The original southern lands--those that rested along the Atlantic, like the Carolinas and Georgia, were exhausted after generations of growing tobacco and cotton. So these states, especially after the banning of the international slave trade in 1808, specialized in breeding and exporting slaves to cotton plantations opening in Texas and in the territory belonging to the Louisiana purchase.
Now--what do these two facts tell us? Well, first, they bear no serious relationship to feudalism. In feudalism, both lord and peasant were stuck to the land, and as the land went, so they went. Land ownership was primarily a status symbol and a useful political lever; lords and peasant were judged on their ability to maintain a calm sense of order and habit despite raids, violence, and encroaching rivals. Though lands changed hands, this was viewed as ignoble, and lesser than maintaining custom and holding on to what one already had.
In the Southern United States, on the other hand, Westward expansion allowed the depletion and shuffling off of old soil, and old obligations for new frontiers in Louisiana, Mississippi, and Texas.

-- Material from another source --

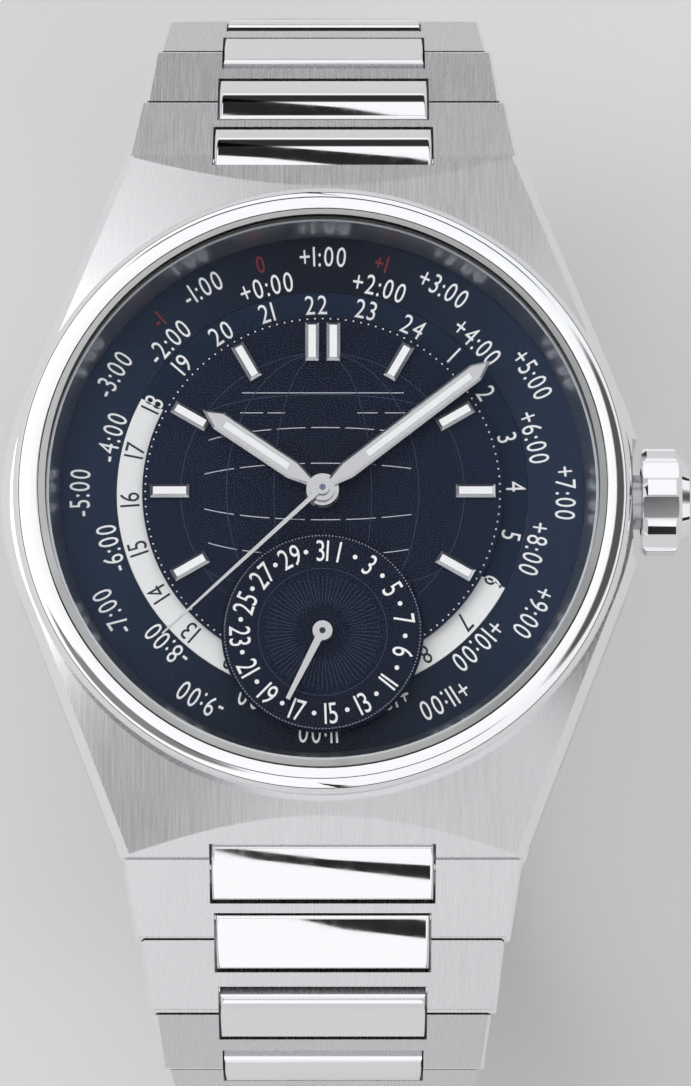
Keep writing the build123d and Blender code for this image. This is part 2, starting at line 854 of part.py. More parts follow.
def hairspring():
    """Flat spiral of the hairspring, as quarter-turn arcs of growing radius."""
    quarter = hairspring_pitch / 4
    radius = hairspring_start_radius
    centre = (0.0, 0.0)
    corners = ((1, 0), (0, 1), (-1, 0), (0, -1))
    path = None
    for index in range(hairspring_turns * 4):
        start_side = corners[index % 4]
        end_side = corners[(index + 1) % 4]
        start = (centre[0] + radius * start_side[0], centre[1] + radius * start_side[1])
        end = (centre[0] + radius * end_side[0], centre[1] + radius * end_side[1])
        half = radius * math.sqrt(2) / 2
        middle = (centre[0] + half * (start_side[0] + end_side[0]),
                  centre[1] + half * (start_side[1] + end_side[1]))
        arc = ThreePointArc(start, middle, end)
        path = arc if path is None else path + arc
        centre = (centre[0] - quarter * end_side[0], centre[1] - quarter * end_side[1])
        radius += quarter
    start_place = Plane(origin=path @ 0, x_dir=(1, 0, 0), z_dir=path % 0)
    strip = sweep(start_place * Rectangle(hairspring_width, hairspring_height), path)
    low = bridge_high_z + running_gap + hairspring_height
    return Pos(balance_x, balance_y, low) * strip


def movement_ring():
    """Ring that holds the movement in the case."""
    low = back_thickness + running_gap
    return ring(movement_ring_radius, movement_radius + fit_gap, low, plate_high_z) - stem_bore()


def stem_bore():
    """Way in for the stem, crown side."""
    bore = extrude(Circle(stem_radius + running_gap), case_width)
    return Pos(stem_inner_x - running_gap, 0, crown_z) * (Rot(0, 90, 0) * bore)


def main_plate():
    """Main plate with its central hole and stem way."""
    plate = disc(movement_radius, plate_low_z, plate_high_z)
    plate -= disc(hour_pipe_bore + hand_pipe_wall + fit_gap, 0, case_thickness)
    plate -= stem_bore()
    keyless = Pos(stem_inner_x, 0, crown_z) * Box(keyless_room * 2, keyless_room, keyless_room)
    return plate - keyless


def screw_spots():
    """Places of the bridge screws."""
    radius = movement_radius - bridge_foot_width
    return [
        (radius * math.cos(math.radians(angle)), radius * math.sin(math.radians(angle)))
        for angle in bridge_screw_angles
    ]


def train_bridge():
    """Bridge over the going train, with feet down to the plate at its rim."""
    balance_room = disc(balance_radius + balance_room_gap, bridge_low_z, bridge_high_z,
                        balance_x, balance_y)
    whole = disc(movement_radius, bridge_low_z, bridge_high_z) - balance_room
    whole -= cock_space(running_gap)
    foot = ring(movement_radius, movement_radius - bridge_foot_width, bridge_high_z, plate_low_z)
    whole += foot - cock_space(running_gap, plate_low_z)
    boss = disc(rotor_boss_radius, rotor_low_z + rotor_rim_thickness, bridge_low_z)
    whole += boss
    for x, y in screw_spots():
        whole -= disc(bridge_screw_radius, bridge_low_z, plate_low_z, x, y)
        whole -= disc(bridge_screw_head_radius + fit_gap, bridge_low_z,
                      bridge_low_z + bridge_screw_head_height, x, y)
    return whole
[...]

The South was not feudal in character. Though feudalism, and more specifically, classical notions of liberty, served as a productive intellectual scaffolding for the processes that occurred on any given plantation. So did traditional morality as found in the Bible. Southerners also used a sort 'scientism' to argue for the 'naturalness' of slavery due to the perceived inferiority of people of African descent. Through Southern society looked conservative and later, after the war, became conservative, it was in fact fairly radical form of agricultural capitalism. No one had ever quite used up soil and labor the way the South did in the years leading up to the civil war. Never before had there been such a worldwide demand for cotton, which we must remember is an inedible agricultural product. Southern planters used the land to grow a product that held no nutritional value. They relied on international trade to maintain their lifestyles, and to help feed their families, their workers, and their slaves. There was nothing feudal about it. The planters were bourgeois, callous, and rich.
By some accounts, when one assesses capital in the United States in 1860, slaves accounted for more wealth than all the railroads and all the manufacturing combined. Southern states viewed the Republicans as a dual threat, both to their wealth and their way of life. Republican candidates, including Abraham Lincoln, did not even appear on state ballots in many Southern states. When Lincoln won 180 electoral votes, and virtually all of the northern states, he only obtained a plurality of the popular vote, and not a majority. Southern states were shocked and outraged, though they had astutely avoided any displays of outrage when the mere plurality favored the South in 1844, 1848, and 1856 presidential elections.
Now, I do not mean to denigrate the south simply to raise up the northern states as a collection of model states. States both north and south refused women the right to vote. Northern states treated untrained immigrant labor as expendable. Since northern manufacturing could not compete with European manufacturing, the northern industrialists demanded tariff protections to allow them to capture the supply chain to Midwest farmers and Southern planters.
But as Barrington Moore points out in his classic treatise, The Social Origins of Dictatorship and Democracy: Lord and Peasant in the Making of the Modern World (1966), the North did see a short-lived union between the interests of Northern industrialists and small farmers. What allowed this alliance? In part, it was the rapid formation of the Republican party, and the party's desperate attempt to pull together disparate elements of society to win elections that would swing the balance of power towards the creation of government-sponsored infrastructures like better roads, new cut canals, and continental railroads.
The broader Republican campaign in 1860 made the alliance between small farmers and northern industrialists quite clear: "Vote yourself a farm--vote yourself a tariff."
Tariffs and hard scrabble farms along the Ohio River are not especially romantic. But they are a superior part of the American memory to the disturbing nostalgia of some Americans for a feudal Southern society that never existed.